Material supplied:
start
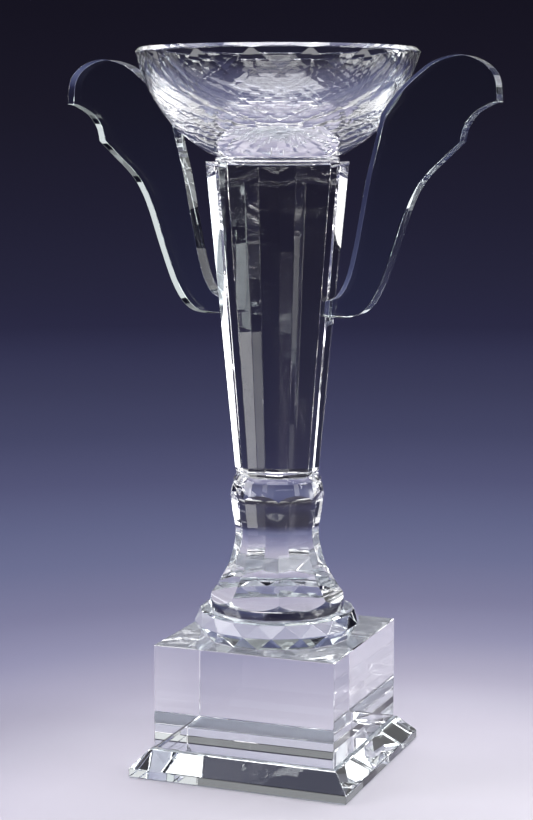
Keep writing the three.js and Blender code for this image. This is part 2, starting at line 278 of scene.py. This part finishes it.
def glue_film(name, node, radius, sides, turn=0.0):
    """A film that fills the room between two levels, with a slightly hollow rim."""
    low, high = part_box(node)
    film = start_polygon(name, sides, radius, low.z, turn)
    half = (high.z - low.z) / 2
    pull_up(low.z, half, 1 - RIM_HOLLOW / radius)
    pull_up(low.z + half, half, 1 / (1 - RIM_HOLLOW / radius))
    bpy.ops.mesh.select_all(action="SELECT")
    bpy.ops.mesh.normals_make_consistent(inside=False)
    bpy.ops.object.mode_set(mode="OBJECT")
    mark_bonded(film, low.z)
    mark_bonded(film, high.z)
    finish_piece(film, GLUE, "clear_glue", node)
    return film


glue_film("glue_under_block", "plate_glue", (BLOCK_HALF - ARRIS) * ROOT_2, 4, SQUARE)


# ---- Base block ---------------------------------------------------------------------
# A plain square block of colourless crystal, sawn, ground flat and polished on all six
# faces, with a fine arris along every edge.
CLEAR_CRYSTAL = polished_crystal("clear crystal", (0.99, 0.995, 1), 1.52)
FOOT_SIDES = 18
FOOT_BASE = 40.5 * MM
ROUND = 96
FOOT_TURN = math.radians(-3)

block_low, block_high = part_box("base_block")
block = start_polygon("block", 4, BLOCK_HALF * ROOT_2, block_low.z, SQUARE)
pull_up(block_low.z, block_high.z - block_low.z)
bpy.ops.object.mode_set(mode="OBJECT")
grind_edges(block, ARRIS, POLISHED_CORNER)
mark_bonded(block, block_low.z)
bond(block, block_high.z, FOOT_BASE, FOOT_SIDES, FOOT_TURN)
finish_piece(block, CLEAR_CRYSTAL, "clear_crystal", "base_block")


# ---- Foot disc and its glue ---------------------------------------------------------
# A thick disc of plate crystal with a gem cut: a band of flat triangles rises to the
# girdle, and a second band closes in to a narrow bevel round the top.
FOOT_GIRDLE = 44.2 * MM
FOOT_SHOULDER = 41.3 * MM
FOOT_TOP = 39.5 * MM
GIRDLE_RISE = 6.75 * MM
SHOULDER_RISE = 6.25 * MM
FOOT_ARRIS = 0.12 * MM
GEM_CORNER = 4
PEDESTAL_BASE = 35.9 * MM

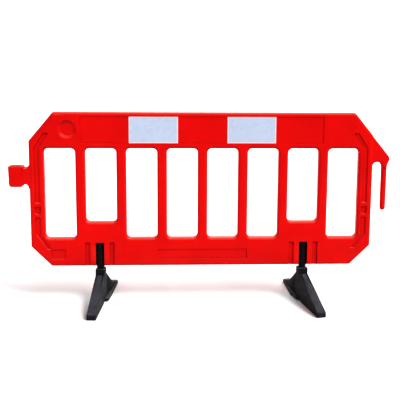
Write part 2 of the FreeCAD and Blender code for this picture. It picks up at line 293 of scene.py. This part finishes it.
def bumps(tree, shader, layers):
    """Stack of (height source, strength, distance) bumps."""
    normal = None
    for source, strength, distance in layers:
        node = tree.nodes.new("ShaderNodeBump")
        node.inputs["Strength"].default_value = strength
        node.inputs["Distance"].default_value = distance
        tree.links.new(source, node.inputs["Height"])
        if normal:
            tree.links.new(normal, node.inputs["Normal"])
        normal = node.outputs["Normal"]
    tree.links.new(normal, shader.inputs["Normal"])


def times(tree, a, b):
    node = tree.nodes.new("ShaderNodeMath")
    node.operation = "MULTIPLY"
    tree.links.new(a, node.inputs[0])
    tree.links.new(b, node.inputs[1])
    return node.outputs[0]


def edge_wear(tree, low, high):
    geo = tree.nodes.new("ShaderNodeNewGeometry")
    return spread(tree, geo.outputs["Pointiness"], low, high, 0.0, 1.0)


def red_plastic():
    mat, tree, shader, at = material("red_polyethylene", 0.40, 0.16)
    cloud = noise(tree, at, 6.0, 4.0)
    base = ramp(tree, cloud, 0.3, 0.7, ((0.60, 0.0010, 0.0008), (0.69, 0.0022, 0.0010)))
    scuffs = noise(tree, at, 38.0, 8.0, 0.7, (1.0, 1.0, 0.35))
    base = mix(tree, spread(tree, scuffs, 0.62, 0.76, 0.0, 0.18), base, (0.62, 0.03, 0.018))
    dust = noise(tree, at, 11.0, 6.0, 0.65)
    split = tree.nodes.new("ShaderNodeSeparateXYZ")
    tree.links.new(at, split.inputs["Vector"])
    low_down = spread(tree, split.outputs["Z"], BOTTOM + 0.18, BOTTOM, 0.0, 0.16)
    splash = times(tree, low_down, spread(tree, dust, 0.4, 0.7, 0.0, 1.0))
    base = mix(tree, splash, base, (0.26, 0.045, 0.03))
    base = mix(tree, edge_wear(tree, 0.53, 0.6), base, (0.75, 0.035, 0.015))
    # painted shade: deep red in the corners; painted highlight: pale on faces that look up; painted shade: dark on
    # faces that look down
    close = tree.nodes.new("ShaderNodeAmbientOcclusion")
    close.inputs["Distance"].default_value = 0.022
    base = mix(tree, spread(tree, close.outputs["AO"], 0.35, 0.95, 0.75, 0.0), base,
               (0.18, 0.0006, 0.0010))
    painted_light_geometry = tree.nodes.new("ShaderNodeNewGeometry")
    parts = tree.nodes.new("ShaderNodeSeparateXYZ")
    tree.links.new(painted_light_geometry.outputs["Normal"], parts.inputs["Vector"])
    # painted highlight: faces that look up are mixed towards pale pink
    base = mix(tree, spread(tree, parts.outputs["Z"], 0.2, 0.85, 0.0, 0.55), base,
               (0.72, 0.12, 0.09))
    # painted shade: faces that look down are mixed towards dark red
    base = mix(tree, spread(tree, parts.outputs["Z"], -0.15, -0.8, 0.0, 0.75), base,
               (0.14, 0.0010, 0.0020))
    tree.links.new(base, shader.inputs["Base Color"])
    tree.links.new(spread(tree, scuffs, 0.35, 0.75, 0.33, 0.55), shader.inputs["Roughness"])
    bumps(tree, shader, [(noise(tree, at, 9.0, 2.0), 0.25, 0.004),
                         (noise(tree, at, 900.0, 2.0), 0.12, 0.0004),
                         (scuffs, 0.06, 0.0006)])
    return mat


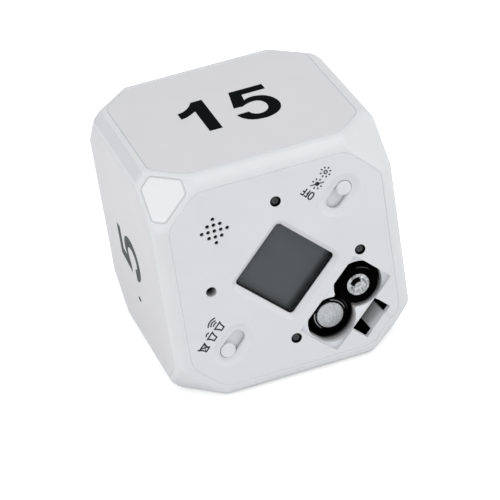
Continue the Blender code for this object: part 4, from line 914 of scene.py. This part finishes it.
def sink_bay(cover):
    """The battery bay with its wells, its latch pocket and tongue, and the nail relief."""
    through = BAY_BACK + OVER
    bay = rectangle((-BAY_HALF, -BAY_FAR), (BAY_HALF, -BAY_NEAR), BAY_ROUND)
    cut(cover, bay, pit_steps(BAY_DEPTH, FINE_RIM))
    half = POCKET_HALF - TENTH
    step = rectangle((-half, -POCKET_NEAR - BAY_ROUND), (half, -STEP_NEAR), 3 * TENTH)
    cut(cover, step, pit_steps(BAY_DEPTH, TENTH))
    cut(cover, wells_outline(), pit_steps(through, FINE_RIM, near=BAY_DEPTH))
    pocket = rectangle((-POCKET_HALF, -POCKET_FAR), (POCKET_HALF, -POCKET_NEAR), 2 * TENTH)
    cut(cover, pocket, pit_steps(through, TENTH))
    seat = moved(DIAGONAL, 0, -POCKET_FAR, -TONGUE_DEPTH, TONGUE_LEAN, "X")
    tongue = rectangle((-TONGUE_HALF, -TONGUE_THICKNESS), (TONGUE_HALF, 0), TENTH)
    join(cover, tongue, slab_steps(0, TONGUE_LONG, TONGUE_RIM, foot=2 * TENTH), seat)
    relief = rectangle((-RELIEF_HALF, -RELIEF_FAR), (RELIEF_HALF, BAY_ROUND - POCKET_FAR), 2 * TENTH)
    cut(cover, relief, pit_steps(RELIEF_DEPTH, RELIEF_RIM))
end
start
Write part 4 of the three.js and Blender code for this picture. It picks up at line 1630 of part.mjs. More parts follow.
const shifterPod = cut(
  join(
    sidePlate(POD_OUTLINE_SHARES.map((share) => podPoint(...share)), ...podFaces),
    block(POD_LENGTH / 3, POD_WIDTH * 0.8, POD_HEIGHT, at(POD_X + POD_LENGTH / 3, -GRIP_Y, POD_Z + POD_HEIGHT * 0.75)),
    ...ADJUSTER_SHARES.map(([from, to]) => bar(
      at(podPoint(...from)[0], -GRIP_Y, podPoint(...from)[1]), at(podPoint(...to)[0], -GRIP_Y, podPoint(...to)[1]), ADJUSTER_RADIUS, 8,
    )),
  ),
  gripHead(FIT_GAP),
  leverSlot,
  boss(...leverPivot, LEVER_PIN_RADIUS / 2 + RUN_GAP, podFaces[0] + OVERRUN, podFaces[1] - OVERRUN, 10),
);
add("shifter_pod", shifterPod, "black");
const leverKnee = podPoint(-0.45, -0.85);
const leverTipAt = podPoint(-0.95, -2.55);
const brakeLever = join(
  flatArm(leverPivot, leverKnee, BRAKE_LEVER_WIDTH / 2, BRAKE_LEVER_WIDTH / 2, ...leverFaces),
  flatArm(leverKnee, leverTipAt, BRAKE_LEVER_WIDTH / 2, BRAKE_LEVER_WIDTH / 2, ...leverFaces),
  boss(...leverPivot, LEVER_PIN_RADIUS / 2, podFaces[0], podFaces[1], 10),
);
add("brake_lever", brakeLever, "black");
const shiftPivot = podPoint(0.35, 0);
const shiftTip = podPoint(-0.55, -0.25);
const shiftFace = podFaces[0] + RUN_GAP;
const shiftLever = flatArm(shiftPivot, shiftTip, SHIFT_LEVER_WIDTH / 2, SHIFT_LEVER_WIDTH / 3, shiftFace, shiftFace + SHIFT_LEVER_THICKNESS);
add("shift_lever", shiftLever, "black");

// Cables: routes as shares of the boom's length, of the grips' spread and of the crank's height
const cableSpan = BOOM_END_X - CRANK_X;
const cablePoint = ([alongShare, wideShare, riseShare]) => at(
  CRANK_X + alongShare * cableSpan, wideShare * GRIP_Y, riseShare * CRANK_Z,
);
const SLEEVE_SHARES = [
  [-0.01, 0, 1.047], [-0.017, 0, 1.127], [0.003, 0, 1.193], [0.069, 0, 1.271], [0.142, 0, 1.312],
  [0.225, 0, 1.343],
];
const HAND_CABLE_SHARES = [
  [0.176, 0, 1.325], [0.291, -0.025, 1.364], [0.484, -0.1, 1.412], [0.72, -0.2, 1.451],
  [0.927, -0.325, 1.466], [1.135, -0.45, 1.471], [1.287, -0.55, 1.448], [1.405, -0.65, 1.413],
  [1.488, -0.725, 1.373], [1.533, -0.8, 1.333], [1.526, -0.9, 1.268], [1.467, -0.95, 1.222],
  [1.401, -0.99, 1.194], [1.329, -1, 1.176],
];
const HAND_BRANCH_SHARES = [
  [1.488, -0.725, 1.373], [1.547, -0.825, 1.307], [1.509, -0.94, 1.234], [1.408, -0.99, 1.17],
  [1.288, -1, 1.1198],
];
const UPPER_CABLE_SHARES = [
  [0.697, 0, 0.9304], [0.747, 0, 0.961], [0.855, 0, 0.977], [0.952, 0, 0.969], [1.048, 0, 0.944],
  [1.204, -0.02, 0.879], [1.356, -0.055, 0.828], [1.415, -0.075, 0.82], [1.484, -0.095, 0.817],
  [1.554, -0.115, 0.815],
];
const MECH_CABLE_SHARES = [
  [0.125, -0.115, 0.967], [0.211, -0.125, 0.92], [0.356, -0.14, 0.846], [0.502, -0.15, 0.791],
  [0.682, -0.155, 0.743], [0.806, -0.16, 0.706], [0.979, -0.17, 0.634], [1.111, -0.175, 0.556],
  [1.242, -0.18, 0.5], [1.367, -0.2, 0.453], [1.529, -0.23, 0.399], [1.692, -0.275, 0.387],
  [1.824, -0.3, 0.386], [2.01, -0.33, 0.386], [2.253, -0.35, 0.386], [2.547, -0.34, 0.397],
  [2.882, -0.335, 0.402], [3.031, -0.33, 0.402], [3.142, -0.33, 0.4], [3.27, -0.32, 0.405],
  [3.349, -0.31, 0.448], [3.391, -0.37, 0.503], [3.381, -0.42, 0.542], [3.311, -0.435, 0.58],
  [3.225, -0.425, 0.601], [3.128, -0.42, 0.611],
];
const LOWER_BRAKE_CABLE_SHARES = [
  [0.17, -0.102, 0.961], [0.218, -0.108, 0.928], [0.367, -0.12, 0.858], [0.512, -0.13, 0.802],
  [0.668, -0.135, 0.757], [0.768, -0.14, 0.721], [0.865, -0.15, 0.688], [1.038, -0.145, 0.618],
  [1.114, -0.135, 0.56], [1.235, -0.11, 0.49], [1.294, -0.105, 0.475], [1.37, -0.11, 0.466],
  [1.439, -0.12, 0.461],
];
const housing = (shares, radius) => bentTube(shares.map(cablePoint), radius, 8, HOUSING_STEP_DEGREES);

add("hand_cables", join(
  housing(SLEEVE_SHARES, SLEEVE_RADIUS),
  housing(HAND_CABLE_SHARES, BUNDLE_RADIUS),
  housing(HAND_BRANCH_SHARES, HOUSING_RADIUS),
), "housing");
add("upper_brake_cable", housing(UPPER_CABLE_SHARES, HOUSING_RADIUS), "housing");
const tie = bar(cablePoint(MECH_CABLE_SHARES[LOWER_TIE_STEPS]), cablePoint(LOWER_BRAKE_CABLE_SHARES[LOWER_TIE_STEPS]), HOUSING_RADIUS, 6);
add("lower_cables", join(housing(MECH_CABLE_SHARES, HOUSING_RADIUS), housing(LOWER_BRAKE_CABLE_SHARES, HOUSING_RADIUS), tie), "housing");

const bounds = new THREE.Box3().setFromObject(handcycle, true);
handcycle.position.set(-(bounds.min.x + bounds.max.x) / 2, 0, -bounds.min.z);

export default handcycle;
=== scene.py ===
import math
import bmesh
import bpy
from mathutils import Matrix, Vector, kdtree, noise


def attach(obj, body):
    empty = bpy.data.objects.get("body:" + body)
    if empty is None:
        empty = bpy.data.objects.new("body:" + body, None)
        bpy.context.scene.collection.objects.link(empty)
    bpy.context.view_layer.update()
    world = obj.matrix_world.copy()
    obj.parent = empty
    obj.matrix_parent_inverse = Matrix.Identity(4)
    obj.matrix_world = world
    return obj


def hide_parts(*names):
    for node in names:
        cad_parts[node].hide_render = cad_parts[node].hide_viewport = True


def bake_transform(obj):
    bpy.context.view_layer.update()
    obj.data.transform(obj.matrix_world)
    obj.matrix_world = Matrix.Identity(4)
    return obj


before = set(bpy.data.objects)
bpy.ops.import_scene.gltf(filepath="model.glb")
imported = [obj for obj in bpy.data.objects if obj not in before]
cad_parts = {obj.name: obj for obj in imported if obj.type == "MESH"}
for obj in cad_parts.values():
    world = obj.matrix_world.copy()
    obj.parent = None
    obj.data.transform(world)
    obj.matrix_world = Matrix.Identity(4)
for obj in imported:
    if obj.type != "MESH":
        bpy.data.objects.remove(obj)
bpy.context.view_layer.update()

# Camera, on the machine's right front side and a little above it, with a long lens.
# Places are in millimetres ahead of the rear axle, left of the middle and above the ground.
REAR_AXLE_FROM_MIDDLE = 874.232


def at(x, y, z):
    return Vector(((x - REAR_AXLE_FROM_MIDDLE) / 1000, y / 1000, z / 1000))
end
start
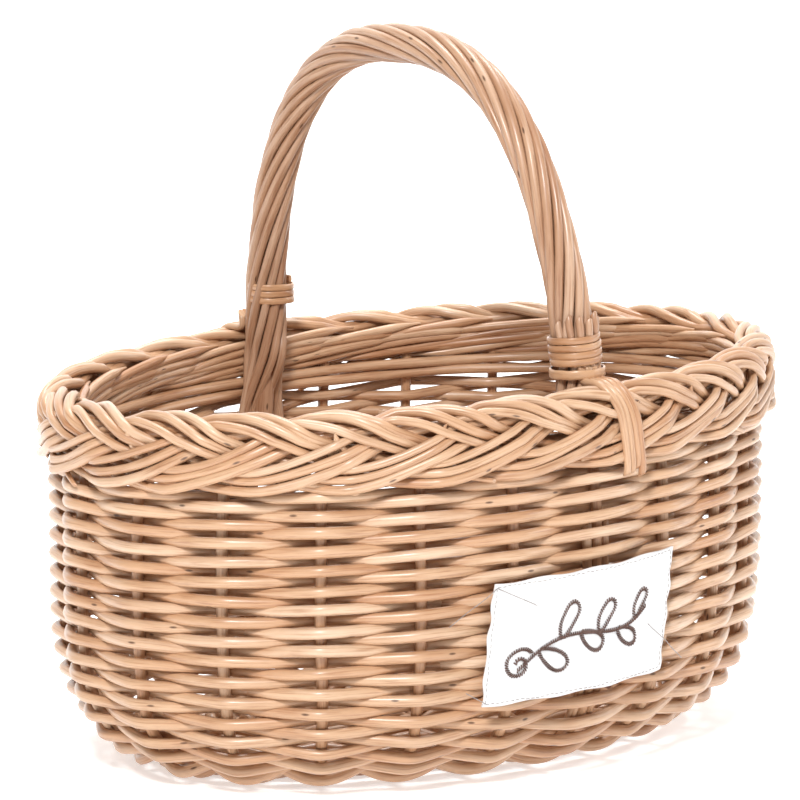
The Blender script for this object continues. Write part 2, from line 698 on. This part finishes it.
end
In the listing, find each line with the string "imported" and copy it.

imported = [obj for obj in bpy.data.objects if obj not in before]
cad_parts = {obj.name: obj for obj in imported if obj.type == "MESH"}
for obj in imported:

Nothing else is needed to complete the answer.